__What to do__.
Will you repeat only the lines beginning at the one that mentions "# Felt glued" and ending at the one that mentions "obj.matrix_world = Matrix.Identity(4)", both of them included, exactly?
:: Data extract
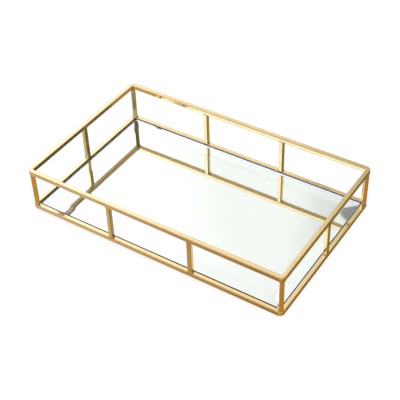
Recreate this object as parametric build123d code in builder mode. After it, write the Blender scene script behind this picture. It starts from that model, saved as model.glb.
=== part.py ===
from build123d import *
from math import sqrt
import os

# Dresser vanity tray: a bevelled mirror set in a gallery of square brass bar.
# Millimetres. X runs along the long sides, Y across, Z up. The origin is on the
# surface that the tray stands on, under the middle of the tray.

# Overall size
tray_length = 300.0
tray_width = 184.0
gallery_height = 50.0  # underside of the bottom rim to the top of the top rim

# Bars of the gallery
bar = 5.0  # side of the square bar, in both rims and in every post
corner_radius = 5.5  # outer corners of both rims, seen from above
edge_radius = 1.0  # softened long edges of every bar
mid_post_pitch = 95.2  # between the two mid posts of a long side
solder_leg = 1.1  # height and width of each concave solder fillet

# Mirror and its setting
glass_thickness = 3.0
bevel_width = 12.5
bevel_drop = 0.4
silvering_thickness = 0.2
tape_thickness = 1.3
tape_width = 18.0
tape_count = 5
tape_inset = 8.0  # from the ends of a tape strip to the edge of the glass
mirror_gap = 1.2  # all round, between the glass and the bottom rim
seal_sink = 0.1  # the edge seal stops this far below the rim of the glass

# Underside
base_thickness = 0.8
base_inset = 1.8  # inside the outline of the bottom rim
felt_thickness = 1.0
felt_inset = 2.2

# Heights that follow from the sizes above
base_bottom = felt_thickness
bottom_rim_bottom = base_bottom + base_thickness
bottom_rim_top = bottom_rim_bottom + bar
top_rim_top = bottom_rim_bottom + gallery_height
top_rim_bottom = top_rim_top - bar
post_height = top_rim_bottom - bottom_rim_top
silvering_bottom = bottom_rim_bottom + tape_thickness
glass_bottom = silvering_bottom + silvering_thickness
glass_top = glass_bottom + glass_thickness
glass_edge_top = glass_top - bevel_drop
seal_height = glass_edge_top - seal_sink - bottom_rim_bottom

# Plan sizes that follow
opening_length = tray_length - 2 * bar
opening_width = tray_width - 2 * bar
glass_length = opening_length - 2 * mirror_gap
glass_width = opening_width - 2 * mirror_gap

# A corner post is a bar turned to face the corner. The two edges of its outer
# face stand on the rounded corner of the rim.
corner_post_inset = corner_radius - (sqrt(corner_radius**2 - (bar / 2) ** 2) - bar / 2) / sqrt(2)
corner_post_x = tray_length / 2 - corner_post_inset
corner_post_y = tray_width / 2 - corner_post_inset
mid_post_x = mid_post_pitch / 2
side_x = (tray_length - bar) / 2  # centre line of the left and right bars
side_y = (tray_width - bar) / 2  # centre line of the front and rear bars

# Every post as name: (x, y, turn about Z in degrees)
posts = {
    "corner_post_front_left": (-corner_post_x, -corner_post_y, -45),
    "corner_post_front_right": (corner_post_x, -corner_post_y, 45),
    "corner_post_rear_left": (-corner_post_x, corner_post_y, 45),
    "corner_post_rear_right": (corner_post_x, corner_post_y, -45),
    "mid_post_front_left": (-mid_post_x, -side_y, 0),
    "mid_post_front_right": (mid_post_x, -side_y, 0),
    "mid_post_rear_left": (-mid_post_x, side_y, 0),
    "mid_post_rear_right": (mid_post_x, side_y, 0),
    "mid_post_left": (-side_x, 0, 90),
    "mid_post_right": (side_x, 0, 90),
}


def rim_outline(height):
    """Plan of a whole rim at one height: rounded outside, sharp inside."""
    with BuildSketch(Plane.XY.offset(height)) as plan:
        RectangleRounded(tray_length, tray_width, corner_radius)
        Rectangle(opening_length, opening_width, mode=Mode.SUBTRACT)
    return plan.sketch


def side_corners(side):
    """Corners of the mitred wedge that holds one side of a rim."""
    reach = 2 * bar  # past the rim, inwards and outwards
    x_out, x_in = tray_length / 2 + reach, tray_length / 2 - reach
    y_out, y_in = tray_width / 2 + reach, tray_width / 2 - reach
    corners = {
        "front": [(-x_out, -y_out), (x_out, -y_out), (x_in, -y_in), (-x_in, -y_in)],
        "rear": [(-x_out, y_out), (-x_in, y_in), (x_in, y_in), (x_out, y_out)],
        "left": [(-x_out, -y_out), (-x_in, -y_in), (-x_in, y_in), (-x_out, y_out)],
        "right": [(x_out, -y_out), (x_out, y_out), (x_in, y_in), (x_in, -y_in)],
    }
    return corners[side]


os.makedirs("parts", exist_ok=True)

# Rims: four bars each, mitred at the corners, the long edges softened.
for rim, rim_bottom in (("bottom", bottom_rim_bottom), ("top", top_rim_bottom)):
    for side in ("front", "rear", "left", "right"):
        with BuildPart() as rail:
            extrude(rim_outline(rim_bottom), amount=bar)
            level_edges = rail.edges().filter_by(Axis.Z, reverse=True)
            fillet(level_edges, radius=edge_radius)
            with BuildSketch(Plane.XY.offset(rim_bottom)):
                with BuildLine():
                    Polyline(*side_corners(side), close=True)
                make_face()
            extrude(amount=bar, mode=Mode.INTERSECT)
        rail.part.label = f"{rim}_rail_{side}"
        export_step(rail.part, f"parts/{rim}_rail_{side}.step")

# Posts: plain lengths of the same bar between the two rims.
for name, (x, y, turn) in posts.items():
    with BuildPart() as post:
        with BuildSketch(Plane((x, y, bottom_rim_top)).rotated((0, 0, turn))):
            RectangleRounded(bar, bar, edge_radius)
        extrude(amount=post_height)
    post.part.label = name
    export_step(post.part, f"parts/{name}.step")

# Solder: a concave fillet on each side of every post, where the rim has room.
for level, seat, rise in (("lower", bottom_rim_top, 1), ("upper", top_rim_bottom, -1)):
    with BuildPart() as solder:
        for x, y, turn in posts.values():
            post_frame = Plane((x, y, seat)).rotated((0, 0, turn))
            for hand in (-1, 1):
                toe = hand * (bar / 2 + solder_leg)
                root = hand * bar / 2
                upright = Plane(post_frame.origin, x_dir=post_frame.x_dir, z_dir=post_frame.y_dir)
                lift = rise * upright.y_dir.Z * solder_leg
                with BuildSketch(upright):
                    with BuildLine():
                        Line((root, 0), (toe, 0))
                        RadiusArc((toe, 0), (root, lift), hand * rise * upright.y_dir.Z * solder_leg)
                        Line((root, lift), (root, 0))
                    make_face()
                extrude(amount=bar / 2, both=True)
        with BuildSketch(Plane.XY.offset(seat)):
            RectangleRounded(
                tray_length - 2 * edge_radius, tray_width - 2 * edge_radius, corner_radius - edge_radius
            )
            Rectangle(
                opening_length + 2 * edge_radius, opening_width + 2 * edge_radius, mode=Mode.SUBTRACT
            )
        extrude(amount=rise * solder_leg, mode=Mode.INTERSECT)
    solder.part.label = f"solder_fillets_{level}"
    export_step(solder.part, f"parts/solder_fillets_{level}.step")

# Mirror: a plate with a flat middle and a shallow bevel all round.
with BuildPart() as mirror_glass:
    with BuildSketch(Plane.XY.offset(glass_bottom)):
        Rectangle(glass_length, glass_width)
    extrude(amount=glass_thickness - bevel_drop)
    with BuildSketch(Plane.XY.offset(glass_edge_top)):
        Rectangle(glass_length, glass_width)
    with BuildSketch(Plane.XY.offset(glass_top)):
        Rectangle(glass_length - 2 * bevel_width, glass_width - 2 * bevel_width)
    loft()
mirror_glass.part.label = "mirror_glass"
export_step(mirror_glass.part, "parts/mirror_glass.step")

# Silvering and its backing paint, on the underside of the glass.
with BuildPart() as mirror_silvering:
    with BuildSketch(Plane.XY.offset(silvering_bottom)):
        Rectangle(glass_length, glass_width)
    extrude(amount=silvering_thickness)
mirror_silvering.part.label = "mirror_silvering"
export_step(mirror_silvering.part, "parts/mirror_silvering.step")

# Foam tape that holds the mirror to the base sheet.
with BuildPart() as mounting_tape:
    with BuildSketch(Plane.XY.offset(bottom_rim_bottom)):
        with GridLocations(glass_length / tape_count, 0, tape_count, 1):
            Rectangle(tape_width, glass_width - 2 * tape_inset)
    extrude(amount=tape_thickness)
mounting_tape.part.label = "mounting_tape"
export_step(mounting_tape.part, "parts/mounting_tape.step")

# Edge seal: a dark bead in the gap between the glass and each bottom rail.
seal_x = (opening_length - mirror_gap) / 2
seal_y = (opening_width - mirror_gap) / 2
seals = {
    "front": (0, -seal_y, opening_length, mirror_gap),
    "rear": (0, seal_y, opening_length, mirror_gap),
    "left": (-seal_x, 0, mirror_gap, glass_width),
    "right": (seal_x, 0, mirror_gap, glass_width),
}
for side, (x, y, size_x, size_y) in seals.items():
    with BuildPart() as edge_seal:
        with BuildSketch(Plane((x, y, bottom_rim_bottom))):
            Rectangle(size_x, size_y)
        extrude(amount=seal_height)
    edge_seal.part.label = f"edge_seal_{side}"
    export_step(edge_seal.part, f"parts/edge_seal_{side}.step")

# Base sheet, soldered under the bottom rim, carries the tape and the mirror.
with BuildPart() as base_sheet:
    with BuildSketch(Plane.XY.offset(base_bottom)):
        RectangleRounded(
            tray_length - 2 * base_inset, tray_width - 2 * base_inset, corner_radius - base_inset
        )
    extrude(amount=base_thickness)
base_sheet.part.label = "base_sheet"
export_step(base_sheet.part, "parts/base_sheet.step")

# Felt glued under the base sheet, so that the tray doesn't scratch the dresser.
with BuildPart() as felt_underlay:
    with BuildSketch():
        RectangleRounded(
            tray_length - 2 * felt_inset, tray_width - 2 * felt_inset, corner_radius - felt_inset
        )
    extrude(amount=felt_thickness)
felt_underlay.part.label = "felt_underlay"
export_step(felt_underlay.part, "parts/felt_underlay.step")
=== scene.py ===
"""Dresser vanity tray: a bevelled mirror in a gallery of gold-plated square bar.

Laid out as an add-on and run as a script. Lengths in the property groups are metres.
"""

import math

import bpy
import numpy as np
from mathutils import Matrix, Vector


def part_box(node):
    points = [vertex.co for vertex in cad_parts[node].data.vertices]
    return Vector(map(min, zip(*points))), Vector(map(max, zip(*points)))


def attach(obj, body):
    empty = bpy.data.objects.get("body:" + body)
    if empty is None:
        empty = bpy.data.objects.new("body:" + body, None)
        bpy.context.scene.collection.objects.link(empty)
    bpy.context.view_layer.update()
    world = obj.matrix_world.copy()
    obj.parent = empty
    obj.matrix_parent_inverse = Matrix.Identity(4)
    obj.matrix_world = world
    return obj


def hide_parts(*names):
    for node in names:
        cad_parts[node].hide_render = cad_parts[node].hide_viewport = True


bl_info = {
    "name": "Dresser Vanity Tray",
    "version": (1, 0, 0),
    "blender": (4, 5, 0),
    "location": "View3D > Sidebar > Tray",
    "description": "Makes the bars, solder, mirror and underside of a mirrored vanity tray",
    "category": "Add Mesh",
}

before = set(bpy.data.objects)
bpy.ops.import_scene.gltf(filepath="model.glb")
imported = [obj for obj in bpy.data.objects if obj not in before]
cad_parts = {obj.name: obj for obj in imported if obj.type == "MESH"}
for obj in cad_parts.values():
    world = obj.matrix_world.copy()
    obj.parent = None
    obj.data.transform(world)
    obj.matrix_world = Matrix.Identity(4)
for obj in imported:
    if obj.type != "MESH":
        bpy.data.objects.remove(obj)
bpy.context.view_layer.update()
MM = 0.001
BODY = "root"
SIDES = ("front", "right", "rear", "left")
RIMS = ("bottom", "top")


def node_box(name):
    """Lowest and highest corner of a CAD node, as two arrays."""
    low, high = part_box(name)
    return np.array(low), np.array(high)


def size_of(name, axis):
    """Extent of a CAD node along one axis."""
    low, high = node_box(name)
    return float(high[axis] - low[axis])


def linear(hex_colour):
    """Linear RGBA of an sRGB colour written as #RRGGBB."""
    srgb = np.array([int(hex_colour[i : i + 2], 16) / 255 for i in (1, 3, 5)])
    rgb = np.where(srgb <= 0.04045, srgb / 12.92, ((srgb + 0.055) / 1.055) ** 2.4)
    return (*rgb.tolist(), 1.0)


# ---------------------------------------------------------------- what a user can change


class TraySizes(bpy.types.PropertyGroup):
    """Small sizes that the CAD model leaves to this script."""

    edge_radius: bpy.props.FloatProperty(
        name="Edge radius",
        description="Softened long edges of the square bar",
        default=1.0 * MM,
        unit="LENGTH",
    )
    corner_radius: bpy.props.FloatProperty(
        name="Corner radius",
        description="Outer corners of both rims, seen from above",
        default=5.5 * MM,
        unit="LENGTH",
    )
    inner_radius: bpy.props.FloatProperty(
        name="Inner corner radius",
        description="Weld left in the inner corners of both rims",
        default=0.6 * MM,
        unit="LENGTH",
    )
    solder_leg: bpy.props.FloatProperty(
        name="Solder leg",
        description="Height and width of the solder beside a post",
        default=1.1 * MM,
        unit="LENGTH",
    )
    solder_smear: bpy.props.FloatProperty(
        name="Solder smear",
        description="Solder left where a post is flush with the rim",
        default=0.1 * MM,
        unit="LENGTH",
    )
    bevel_width: bpy.props.FloatProperty(
        name="Bevel width",
        description="Width of the ground bevel round the mirror",
        default=12.5 * MM,
        unit="LENGTH",
    )
    bevel_drop: bpy.props.FloatProperty(
        name="Bevel drop",
        description="How far the bevel falls towards the edge of the glass",
        default=0.4 * MM,
        unit="LENGTH",
    )
    arris: bpy.props.FloatProperty(
        name="Arris",
        description="Width of the seamed edges of the glass",
        default=0.2 * MM,
        unit="LENGTH",
    )
    ridge_ease: bpy.props.FloatProperty(
        name="Ridge ease",
        description="Width over which the bevel turns into the flat of the mirror",
        default=0.5 * MM,
        unit="LENGTH",
    )


class TrayFinish(bpy.types.PropertyGroup):
    """Colours of the tray's own materials."""

    gold: bpy.props.FloatVectorProperty(
        name="Gold",
        description="Gold plating on the bars",
        subtype="COLOR",
        size=4,
        default=linear("#F7DB99"),
    )
    deep_gold: bpy.props.FloatVectorProperty(
        name="Deep gold",
        description="Gold where the plating is thicker or lightly tarnished",
        subtype="COLOR",
        size=4,
        default=linear("#F1CE86"),
    )
    solder: bpy.props.FloatVectorProperty(
        name="Solder",
        description="Plated solder at the ends of the posts",
        subtype="COLOR",
        size=4,
        default=linear("#EDBE79"),
    )
    silver: bpy.props.FloatVectorProperty(
        name="Silvering",
        description="Silver behind the glass",
        subtype="COLOR",
        size=4,
        default=linear("#F9FAF9"),
    )
    glass: bpy.props.FloatVectorProperty(
        name="Glass",
        description="Faint green of float glass",
        subtype="COLOR",
        size=4,
        default=linear("#FCFEFC"),
    )
    # Near black: the sealant's own colour, and also painted shade of the gap between glass and
    # rim.
    seal: bpy.props.FloatVectorProperty(
        name="Edge seal",
        description="Dark sealant round the mirror",
        subtype="COLOR",
        size=4,
        default=linear("#0B0A08"),
    )
    felt: bpy.props.FloatVectorProperty(
        name="Felt",
        description="Felt under the tray",
        subtype="COLOR",
        size=4,
        default=linear("#2B2A2C"),
    )


# ---------------------------------------------------------------- meshes from arrays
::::
__Answer to this exercise__.
# Felt glued under the base sheet, so that the tray doesn't scratch the dresser.
with BuildPart() as felt_underlay:
    with BuildSketch():
        RectangleRounded(
            tray_length - 2 * felt_inset, tray_width - 2 * felt_inset, corner_radius - felt_inset
        )
    extrude(amount=felt_thickness)
felt_underlay.part.label = "felt_underlay"
export_step(felt_underlay.part, "parts/felt_underlay.step")
=== scene.py ===
"""Dresser vanity tray: a bevelled mirror in a gallery of gold-plated square bar.

Laid out as an add-on and run as a script. Lengths in the property groups are metres.
"""

import math

import bpy
import numpy as np
from mathutils import Matrix, Vector


def part_box(node):
    points = [vertex.co for vertex in cad_parts[node].data.vertices]
    return Vector(map(min, zip(*points))), Vector(map(max, zip(*points)))


def attach(obj, body):
    empty = bpy.data.objects.get("body:" + body)
    if empty is None:
        empty = bpy.data.objects.new("body:" + body, None)
        bpy.context.scene.collection.objects.link(empty)
    bpy.context.view_layer.update()
    world = obj.matrix_world.copy()
    obj.parent = empty
    obj.matrix_parent_inverse = Matrix.Identity(4)
    obj.matrix_world = world
    return obj


def hide_parts(*names):
    for node in names:
        cad_parts[node].hide_render = cad_parts[node].hide_viewport = True


bl_info = {
    "name": "Dresser Vanity Tray",
    "version": (1, 0, 0),
    "blender": (4, 5, 0),
    "location": "View3D > Sidebar > Tray",
    "description": "Makes the bars, solder, mirror and underside of a mirrored vanity tray",
    "category": "Add Mesh",
}

before = set(bpy.data.objects)
bpy.ops.import_scene.gltf(filepath="model.glb")
imported = [obj for obj in bpy.data.objects if obj not in before]
cad_parts = {obj.name: obj for obj in imported if obj.type == "MESH"}
for obj in cad_parts.values():
    world = obj.matrix_world.copy()
    obj.parent = None
    obj.data.transform(world)
    obj.matrix_world = Matrix.Identity(4)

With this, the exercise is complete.